くすんだ頭で、よしえちゃんの言葉をもう一度思い出してみた。
さっちゃん、て誰だろう?
「持ち込んだ機械は全部置いていくから」気のない顔を前にパレアナは声のトーンを一段あげた「使えるよね? これ」
「まあ…、たぶん」
「わかんないことあったら、連絡して」
「はあ…」
「あと機械だけじゃなくて、あなたも調子悪かったらすぐ連絡して、どっちかっていったら、そっちのほうが大事だから、いい? 少しでも具合悪いと思ったら、私に連絡、わかった?」
「ていうか、そもそもいま具合良くないんです。頭にモヤがかかってるみたいな」
「え?」
「さっちゃん、て知ってます?」
「し、知ってるけど…」
「誰ですか?」
パレアナはマジと相手の顔を見た。本当に困惑しているように見えた。
「あと、何かさっきからいろいろまとめようとしてますけど、どっか行くんですか?」
「行く、ってか、帰るのよ。だからあなたに引き継ぎしてるんじゃないの」
「帰る? どこへ?」
「家よ、私の家」
「家って何ですか?」
パレアナは話すのをやめた。そして頭をフル回転させた。どうにもこの状況は思わしくない。ここでなんとかしないと、たぶん一生後悔する。
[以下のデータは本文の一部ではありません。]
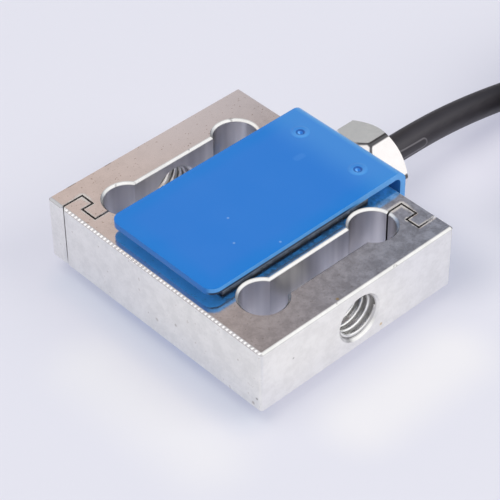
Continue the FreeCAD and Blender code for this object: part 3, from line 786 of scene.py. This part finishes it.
# painted bounce light: the underside is painted lighter and glows
underside = (0 - nz).rise(0.5, 0.9) * z.rise(8, 9)
tone = blend(tone, (0.06, 0.40, 0.95), underside)
bounce = blend((0, 0, 0), (0.018, 0.085, 0.22), underside)
feed(enamel_shader, "Emission Color", bounce)
enamel_shader.inputs["Emission Strength"].default_value = 1.0
pip_x, pip_y = pip_along / MM + low_corner.x / MM, pip_across / MM
from_pip = segment_distance(x, y.maths("ABSOLUTE", y), (pip_x, pip_y), (pip_x, pip_y))
# painted highlight round each pip's rim, stronger on one side, painted shade in a dark ring inside
# the pit, and a painted glint near its centre
low_side = (y.maths("ABSOLUTE", y) - pip_y) * (y.rise(-0.1, 0.1) * 2 - 1) + (x - pip_x) * 0.7
tone = blend(tone, (0.10, 0.36, 0.78), from_pip.between(1.0, 1.35, 0.40) * (0.28 - low_side * 0.24))
tone = blend(tone, (0.008, 0.075, 0.34), from_pip.between(0.50, 0.72, 0.10) * 0.8)
glint_spot = (pip_x - 0.10, pip_y)
glint = segment_distance(x, y.maths("ABSOLUTE", y), glint_spot, glint_spot)
tone = blend(tone, (0.30, 0.58, 0.92), 1 - glint.rise(0.08, 0.26))
# painted highlight: a faint lighter oval standing for a shallow dent
dent_highlight = segment_distance(x, y, (12.9, 2.1), (14.0, 2.1))
tone = blend(tone, (0.06, 0.25, 0.66), (1 - dent_highlight.rise(0.3, 0.9)) * 0.4)
feed(enamel_shader, "Base Color", tone)
feed(enamel_shader, "Normal", emboss(wire, orange_peel, 0.08, 0.05))

cover = finished(blank, "blue_cover", enamel, node="cover")
thick = cover.modifiers.new("sheet", "SOLIDIFY")
thick.thickness = sheet_thickness
thick.offset = 0
thick.use_even_offset = True
round_off = cover.modifiers.new("paint_round", "BEVEL")
round_off.width = 0.5 * MM
round_off.segments = 4
round_off.limit_method = "ANGLE"
round_off.angle_limit = math.radians(50)

# %% [markdown]
# ## Plated gland
#
# The gland's hexagon is bright plated steel: a near mirror whose flats each pick up another
# part of the room.

# %% Gland finish
plate, plate_shader, wire = start_finish("plated_steel", Metallic=1.0)
place, x, y, z = place_of(wire)
nx, ny, nz = facing_of(wire)
cloud = noise(wire, place, 0.5, 3.0)
grit = noise(wire, place, 2.4, 4.0, 0.7)

# a turned cone cuts the hexagon's corners; both give a radius, and the surface is the lesser
one_flat, first_corner = math.radians(60), math.radians(48.9)
half_across, cone_widest, cone_starts = 7.0, 8.08, 25.6
round_axis = (z - bore_height).maths("ARCTAN2", z - bore_height, y)
share = (round_axis - first_corner) / one_flat
from_middle = (share.maths("FRACT", share) - 0.5) * one_flat
hexagon_radius = half_across / from_middle.maths("COSINE", from_middle)
cone_radius = cone_widest - (cone_starts - x).larger(0.0) * 0.643
meeting = hexagon_radius - cone_radius
to_meeting = meeting.maths("ABSOLUTE", meeting) / 0.30
to_corner = cone_widest * (one_flat / 2 - from_middle.maths("ABSOLUTE", from_middle)) / 0.36
to_corner = to_corner + (25.4 - x).larger(0.0) * 2.5
join = (1.9 - to_meeting.larger(to_corner)).larger(0.0) * 0.45
# painted reflection: dark bands along the hexagon's edges and where the cone meets the flats
dark_edge_reflection = (1 - (to_meeting.smaller(to_corner) - join).rise(0.15, 1.0)) * (1 - y.rise(-1, 0.5))
tone = blend((0.82, 0.79, 0.77), (0.96, 0.92, 0.90), cloud)
# painted reflection: the top flat is painted a brighter bluish grey
tone = blend(tone, blend((0.60, 0.73, 0.82), (0.82, 0.96, 1.0), grit), nz.rise(0.9, 0.96))
tone = blend(tone, (0.07, 0.07, 0.075), dark_edge_reflection * 0.95)
feed(plate_shader, "Base Color", tone)
feed(plate_shader, "Roughness", 0.14 + cloud * 0.08 + dark_edge_reflection * 0.2)
smooth_copy("gland_screw", "hexagon_gland", plate)

# %% [markdown]
# ## The cable
#
# Two metres of round black cable leave the gland. A short stretch sinks to the table and the
# rest is wound up for storage, four turns wide and three high with its tail laid over the top,
# beyond the camera's view. A cord is one smooth spline with a round bevel. Its control points
# lie a little outside the curve, so the coil's points stand on a slightly larger circle than
# its turns.

# %% Cable route
coil_centre = Vector((84.0, -35.0, 0.0))
route = [
    Vector((30.1, 0, bore_height)),
    Vector((37.8, 0, bore_height)),
    Vector((48.0, 0.5, 7.6)),
    Vector((59.0, 0.5, 5.7)),
    Vector((69.8, -0.1, 3.6)),
]
points_a_turn = 16
coil_turns = 11
top_radius, top_height = 27.5, 18.0
outside = 1 / math.cos(math.pi / points_a_turn)


def ring_point(degrees, radius, height):
    angle = math.radians(degrees)
    reach = radius * outside
    return coil_centre + Vector((math.cos(angle) * reach, math.sin(angle) * reach, height))


layers = [(3.0, [35, 30, 25, 20]), (8.0, [20, 25, 30, 35]), (13.0, [35, 30, 25])]
rings = [(radius, height) for height, radii in layers for radius in radii]
rings.append((top_radius, top_height))
degrees = 90.0
step = 360 / points_a_turn
for (radius, height), (next_radius, next_height) in zip(rings, rings[1:]):
    last = next_height == top_height
    count = 13 if last else points_a_turn
    for number in range(count):
        share = smooth_step((number - count + 5) / 5) if next_height != height else 0
        slide = smooth_step((number - count + 4) / 4)
        route.append(
            ring_point(
                degrees,
                radius + (next_radius - radius) * slide,
                height + (next_height - height) * share,
            )
        )
        degrees -= step
while degrees > 100 - 360 * coil_turns:
    route.append(ring_point(degrees, top_radius, top_height))
    degrees -= step
route.append(ring_point(100, top_radius, top_height))
print("cable points:", len(route))

# %% Cable finish and curve
jacket, jacket_shader, wire = start_finish("black_cable_jacket")
place, x, y, z = place_of(wire)
smear = noise(wire, place, 0.35, 3.0)
nx, ny, nz = facing_of(wire)
# painted light: the side facing the front is painted lighter than the top
to_front = (0 - ny).rise(-0.2, 0.75)
tone = blend((0.014, 0.013, 0.017), (0.046, 0.042, 0.048), to_front * 0.75 + smear * 0.4)
# one rounded crease where the jacket was gripped by the gland, shown only as a painted highlight
# along its outline
level = z + (x - 34) * 0.06 - 9.15
past_ends = (33.6 - x).larger(x - 39.2).larger(0.0)
crease_highlight = ((past_ends * past_ends + level * level).power(0.5) - 0.85)
crease_highlight = (1 - crease_highlight.maths("ABSOLUTE", crease_highlight).rise(0.03, 0.20)) * (0 - ny).rise(0.3, 0.6)
tone = blend(tone, (0.20, 0.19, 0.20), crease_highlight * (x.rise(31.0, 34.0)) * 0.8)
feed(jacket_shader, "Base Color", tone)
feed(jacket_shader, "Roughness", 0.42 + smear * 0.12)
lumps = noise(wire, stretched(wire, place, 0.22, 0.6, 0.6), 1.0, 1.0)
feed(jacket_shader, "Normal", emboss(wire, lumps, 0.25, 0.5))

curve = bpy.data.curves.new("signal_cable", "CURVE")
curve.dimensions = "3D"
curve.bevel_depth = 2.5 * MM
curve.bevel_resolution = 7
curve.resolution_u = 6
curve.use_fill_caps = True
line = curve.splines.new("NURBS")
line.points.add(len(route) - 1)
for point, spot in zip(line.points, route):
    point.co = (*(spot * MM), 1)
line.order_u = 3
line.use_endpoint_u = True
curve.materials.append(jacket)
cable = bpy.data.objects.new("signal_cable", curve)
bpy.context.collection.objects.link(cable)
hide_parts("cable_free", "cable_coil", "cable_tail")
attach(cable, "root")

# %% [markdown]
# ## Small and hidden pieces
#
# The rest keeps its CAD shape and gets a finish of its own: rubber, potting, wire insulation
# and the parts in the sealed pocket.


# %% Simple finishes
def plain_finish(name, dark, light, scale, rough, metallic=0.0):
    """A finish that drifts between two colours over scale cycles a millimetre."""
    finish, shader, wire = start_finish(name, Metallic=metallic)
    cloud = noise(wire, place_of(wire)[0], scale, 3.0)
    feed(shader, "Base Color", blend(dark, light, cloud))
    feed(shader, "Roughness", rough + cloud * 0.1)
    feed(shader, "Normal", emboss(wire, cloud, 0.2, 0.03))
    return finish


# the potting is black high in the gap under the cover and speckled bluish grey lower down at the
# steel
potting, potting_shader, wire = start_finish("potting_compound", Roughness=0.75)
place, x, y, z = place_of(wire)
lower_speckle = blend((0.05, 0.08, 0.13), (0.30, 0.34, 0.39), noise(wire, place, 0.9, 3.0, 0.6))
feed(potting_shader, "Base Color", blend(lower_speckle, (0.004, 0.004, 0.005), z.rise(15.45, 15.95)))

# dark colour, light colour, cycles a millimetre, roughness, and metallic where it is metal
recipes = {
    "black_rubber": ((0.01, 0.01, 0.01), (0.03, 0.03, 0.03), 2, 0.6),
    "brass": ((0.55, 0.38, 0.13), (0.75, 0.57, 0.25), 1, 0.25, 1.0),
    "gauge_film": ((0.50, 0.25, 0.04), (0.70, 0.42, 0.10), 1, 0.35),
    "circuit_board": ((0.02, 0.14, 0.05), (0.04, 0.22, 0.08), 1, 0.4),
    "resistor_body": ((0.45, 0.34, 0.2), (0.6, 0.48, 0.3), 2, 0.35),
    "red_insulation": ((0.5, 0.01, 0.01), (0.7, 0.03, 0.02), 1, 0.3),
    "black_insulation": ((0.01, 0.01, 0.01), (0.03, 0.03, 0.03), 1, 0.3),
    "green_insulation": ((0, 0.2, 0.04), (0.02, 0.33, 0.08), 1, 0.3),
    "white_insulation": ((0.7, 0.7, 0.7), (0.85, 0.85, 0.85), 1, 0.3),
    "enamelled_copper": ((0.5, 0.2, 0.08), (0.7, 0.35, 0.15), 1, 0.2, 1.0),
    "tie_plastic": ((0.015, 0.015, 0.015), (0.03, 0.03, 0.03), 1, 0.35),
    "tinned_braid": ((0.35, 0.35, 0.35), (0.75, 0.75, 0.75), 3, 0.35, 1.0),
}
small_finishes = {name: plain_finish(name, *recipe) for name, recipe in recipes.items()}
small_finishes["cable_jacket"] = jacket
small_finishes["potting_compound"] = potting
replaced = {"spring_element", "cover", "gland_screw", "cable_free", "cable_coil", "cable_tail"}
for node, part_slot in slot_of.items():
    if node not in replaced:
        repaint(node, small_finishes[part_slot])

# %% [markdown]
# ## Colour
#
# The standard view transform shows a colour as it is written.

# %% Finish
bpy.context.scene.view_settings.view_transform = "Standard"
「あなた、私と一緒に来なさい。お母さんには私のほうから言っておく。たぶん治療にもそのほうが良い」
パレアナの言葉に、こんどは相手が戸惑う番だった。
「…いいんですか、その…、アタシなんかがついてって」
「嫌ならいいよ、別に…」
「あ、行きます、行きます。ぜひお供させてください、奥さん」
ーー奥さん?
何だこいつ突然、私とアンタ、たいして年齢変わらんだろ?
パレアナは思わずまなじりをあげたのだが、26%も脳を取り除いたのだ、いろいろ変わるのはむしろ当然で、ここはそのまま許容してやらないといけない。当初告知より掻爬量が多くなったことをパレアナも若干引け目に感じてはいる。
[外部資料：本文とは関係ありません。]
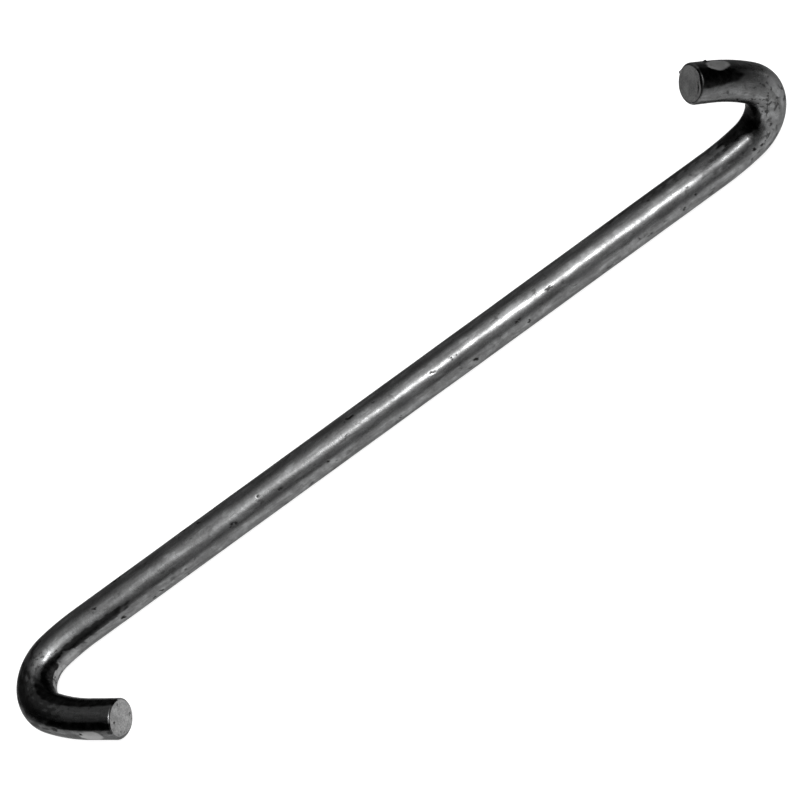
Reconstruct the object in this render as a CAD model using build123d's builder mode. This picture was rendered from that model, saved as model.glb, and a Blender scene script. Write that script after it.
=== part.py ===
from build123d import *
from math import cos, radians, sin
import os

# Double-ended hooked bar: one length of round steel, bent cold into a hook at each end.
#
# It lies as it rests on level ground, and the ground is the plane Z = 0. The straight
# shank runs along X. The flat hook at the -X end lies on the ground and turns toward -Y.
# The upright hook at the +X end is bent a quarter turn round from it and points up.
# The origin is on the ground, under the middle of the whole bar. Sizes are in
# millimetres and degrees.

# Bar stock
BAR_DIAMETER = 9.525  # 3/8 in round
EDGE_BREAK = 0.35  # small bevel round each cropped end

# Overall size
OVERALL_LENGTH = 228.6  # 9 in, from the outside of one bend to the outside of the other

# The bends. The bar first leaves the shank's line along a gentle lead, wraps the die
# pin, and comes off the pin through a gentle tail into a short straight tip.
DIE_PIN_RADIUS = 5.0  # inside of the wrap
LEAD_RADIUS = 52.0  # to the bar's centre line
TAIL_RADIUS = 45.0  # to the bar's centre line

# The upright hook, from the shank to the tip
UPRIGHT_LEAD_ANGLE = 11.4
UPRIGHT_WRAP_ANGLE = 118.3
UPRIGHT_TAIL_ANGLE = 14.2
UPRIGHT_TIP_LENGTH = 5.4

# The flat hook, from the shank to the tip
FLAT_LEAD_ANGLE = 10.3
FLAT_WRAP_ANGLE = 116.4
FLAT_TAIL_ANGLE = 15.0
FLAT_TIP_LENGTH = 7.9

BAR_RADIUS = BAR_DIAMETER / 2
WRAP_RADIUS = DIE_PIN_RADIUS + BAR_RADIUS


def hook_reach(lead_angle):
    """Length of a hook along the shank, from its lead to the outside of its wrap."""
    return (LEAD_RADIUS - WRAP_RADIUS) * sin(radians(lead_angle)) + WRAP_RADIUS + BAR_RADIUS


def hook_height(lead_angle, wrap_angle, tail_angle, tip_length):
    """Height of a hook's tip above the shank's centre line, to the bar's outside."""
    wrap_start = radians(lead_angle)
    tail_start = radians(lead_angle + wrap_angle)
    tip_start = radians(lead_angle + wrap_angle + tail_angle)
    height = LEAD_RADIUS * (1 - cos(wrap_start))
    height += WRAP_RADIUS * (cos(wrap_start) - cos(tail_start))
    height += TAIL_RADIUS * (cos(tail_start) - cos(tip_start))
    height += (tip_length - EDGE_BREAK) * sin(tip_start)
    return height - BAR_RADIUS * cos(tip_start)


def draw_hook(lead_angle, wrap_angle, tail_angle, tip_length):
    """Draw a hook's centre line from the origin of the open BuildLine, and return its tip."""
    lead = JernArc((0, 0), (1, 0), LEAD_RADIUS, lead_angle)
    wrap = JernArc(lead @ 1, lead % 1, WRAP_RADIUS, wrap_angle)
    tail = JernArc(wrap @ 1, wrap % 1, TAIL_RADIUS, tail_angle)
    return PolarLine(tail @ 1, tip_length, direction=tail % 1)


# Where the shank's centre line starts and ends
flat_height = hook_height(FLAT_LEAD_ANGLE, FLAT_WRAP_ANGLE, FLAT_TAIL_ANGLE, FLAT_TIP_LENGTH)
shank_y = (flat_height - BAR_RADIUS) / 2
shank_start = Vector(-OVERALL_LENGTH / 2 + hook_reach(FLAT_LEAD_ANGLE), shank_y, BAR_RADIUS)
shank_end = Vector(OVERALL_LENGTH / 2 - hook_reach(UPRIGHT_LEAD_ANGLE), shank_y, BAR_RADIUS)

# Each hook is drawn outward along the shank and turns toward its plane's own Y
flat_plane = Plane(origin=shank_start, x_dir=(-1, 0, 0), z_dir=(0, 0, 1))
upright_plane = Plane(origin=shank_end, x_dir=(1, 0, 0), z_dir=(0, -1, 0))

# The whole bar is one round section swept along the hooks and the shank between them
with BuildPart() as hooked_bar:
    with BuildLine(flat_plane) as flat_hook:
        flat_tip = draw_hook(FLAT_LEAD_ANGLE, FLAT_WRAP_ANGLE, FLAT_TAIL_ANGLE, FLAT_TIP_LENGTH)
    with BuildLine() as shank:
        Line(shank_start, shank_end)
    with BuildLine(upright_plane) as upright_hook:
        draw_hook(UPRIGHT_LEAD_ANGLE, UPRIGHT_WRAP_ANGLE, UPRIGHT_TAIL_ANGLE, UPRIGHT_TIP_LENGTH)
    with BuildSketch(Plane(origin=flat_tip @ 1, z_dir=flat_tip % 1)):
        Circle(BAR_RADIUS)
    sweep(path=flat_hook.edges() + shank.edges() + upright_hook.edges())

    # The cropped ends are the only flat faces
    chamfer(hooked_bar.faces().filter_by(GeomType.PLANE).edges(), EDGE_BREAK)

hooked_bar.part.label = "hooked_bar"

os.makedirs("parts", exist_ok=True)
export_step(hooked_bar.part, "parts/hooked_bar.step")
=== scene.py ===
# %% [markdown]
# # A double-ended hooked bar
# One length of round steel, cropped to length and bent cold into an open hook at each end.
# The CAD model gives the true shape. Here the same bar is built again as a fine mesh that
# carries what a plain sweep can't: pits, scale, die marks and torn, cropped ends.

# %% Load the CAD frame
from math import cos, pi, radians, sin

import bpy
import numpy as np
from mathutils import Matrix, Vector


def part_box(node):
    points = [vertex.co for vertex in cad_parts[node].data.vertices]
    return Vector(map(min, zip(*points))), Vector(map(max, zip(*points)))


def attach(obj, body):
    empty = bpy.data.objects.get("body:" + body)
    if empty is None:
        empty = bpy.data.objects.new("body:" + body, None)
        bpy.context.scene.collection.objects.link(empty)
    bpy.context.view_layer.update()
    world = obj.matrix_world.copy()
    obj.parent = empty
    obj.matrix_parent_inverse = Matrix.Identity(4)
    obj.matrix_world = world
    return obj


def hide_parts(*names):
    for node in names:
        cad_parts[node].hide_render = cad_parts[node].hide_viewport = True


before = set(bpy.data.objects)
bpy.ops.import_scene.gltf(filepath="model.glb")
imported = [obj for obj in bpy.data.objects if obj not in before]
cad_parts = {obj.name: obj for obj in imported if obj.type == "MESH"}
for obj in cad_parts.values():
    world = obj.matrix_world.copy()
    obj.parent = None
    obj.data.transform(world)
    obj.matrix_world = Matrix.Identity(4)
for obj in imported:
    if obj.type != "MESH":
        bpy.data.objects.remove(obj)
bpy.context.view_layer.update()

MM = 0.001

# %% [markdown]
# ## The bar's centre line
# A bending die makes a hook in three strokes of arc. The bar leaves the shank along a
# gentle lead, wraps tightly round the die pin, and comes off through a gentle tail into a
# short straight tip. A curve object could be bent to this, but arcs written out in code
# match the CAD exactly and tell us how far along the straight bar each point was.

# %% Driving sizes
BAR_RADIUS = 4.7625 * MM
WRAP_RADIUS = 5.0 * MM + BAR_RADIUS
LEAD_RADIUS = 52.0 * MM
TAIL_RADIUS = 45.0 * MM

# Degrees turned in each hook's lead, wrap and tail
UPRIGHT_TURNS = (11.4, 118.3, 14.2)
FLAT_TURNS = (10.3, 116.4, 15.0)
UPRIGHT_TIP = 5.4 * MM
FLAT_TIP = 7.9 * MM

low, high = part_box("hooked_bar")
shank_y = high.y - BAR_RADIUS
shank_z = low.z + BAR_RADIUS


def hook_reach(lead_turn):
    """Length of a hook along the shank, out to its outside."""
    return (LEAD_RADIUS - WRAP_RADIUS) * sin(radians(lead_turn)) + WRAP_RADIUS + BAR_RADIUS


flat_start = Vector((low.x + hook_reach(FLAT_TURNS[0]), shank_y, shank_z))
upright_start = Vector((high.x - hook_reach(UPRIGHT_TURNS[0]), shank_y, shank_z))
shank_length = upright_start.x - flat_start.x
print(f"straight shank {shank_length / MM:.2f} mm")

# %% Walk along a hook


def hook_runs(turns, tip_length):
    """A hook's stretches from the shank outward, as (length, radius), with 0 for straight."""
    radii = (LEAD_RADIUS, WRAP_RADIUS, TAIL_RADIUS)
    runs = [(radius * radians(turn), radius) for radius, turn in zip(radii, turns)]
    return runs + [(tip_length, 0.0)]


def walk_hook(turns, tip_length, distance):
    """Place and heading on a hook, in its own plane, at a distance from the shank."""
    along, up, heading = 0.0, 0.0, 0.0
    for length, radius in hook_runs(turns, tip_length):
        step = min(distance, length)
        if radius:
            turned = heading + step / radius
            along += radius * (sin(turned) - sin(heading))
            up += radius * (cos(heading) - cos(turned))
            heading = turned
        else:
            along += step * cos(heading)
            up += step * sin(heading)
        distance -= step
        if distance <= 0.0:
            break
    return along, up, heading


flat_length = sum(length for length, _ in hook_runs(FLAT_TURNS, FLAT_TIP))
upright_length = sum(length for length, _ in hook_runs(UPRIGHT_TURNS, UPRIGHT_TIP))
print(f"hooks of {flat_length / MM:.1f} and {upright_length / MM:.1f} mm along the centre line")

# %% Place and directions anywhere on the bar
blank_length = flat_length + shank_length + upright_length
print(f"straight blank {blank_length / MM:.1f} mm")


def on_bar(distance):
    """Centre, and the directions along and across the bar, at a distance from the flat tip."""
    if distance < flat_length:
        along, up, heading = walk_hook(FLAT_TURNS, FLAT_TIP, flat_length - distance)
        centre = flat_start + Vector((-along, -up, 0))
        tangent = Vector((cos(heading), sin(heading), 0))
        upward = Vector((0, 0, 1))
        return centre, tangent, upward.cross(tangent), upward
    distance -= flat_length
    if distance < shank_length:
        tangent, sideways = Vector((1, 0, 0)), Vector((0, 1, 0))
        return flat_start + tangent * distance, tangent, sideways, Vector((0, 0, 1))
    along, up, heading = walk_hook(UPRIGHT_TURNS, UPRIGHT_TIP, distance - shank_length)
    centre = upright_start + Vector((along, 0, up))
    tangent = Vector((cos(heading), 0, sin(heading)))
    sideways = Vector((0, 1, 0))
    return centre, tangent, sideways, tangent.cross(sideways)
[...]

いろんなものを、とりあえず全て飲み込んだパレアナは、最低限説明しなければならないことから口に出した。
「10年ちょっとしたら宇宙に行くんだけど、それまでは家にいていいから、その後はどうするかよく考えてね」
「考えるって何をですか?」
「宇宙に行くかどうかよ」
「あ、宇宙ですか。行きます。行きます」
「そんな簡単に決めて良いの?」
「簡単じゃないですよ。真剣に考えました」
そういえば、デザイナーズチルドレンというのはみんなこうだ。最低でも常人の数倍の思考スピードがある。側から見たら良い加減に見えたとしても、熟考の結果だというのはあり得る。
「じゃ、行くから、ついてきて」
パレアナは亜空間走路を開けた。その異様さに臆することも無く、自分の名すら忘れてしまった女が、のこのこ後をついてきた。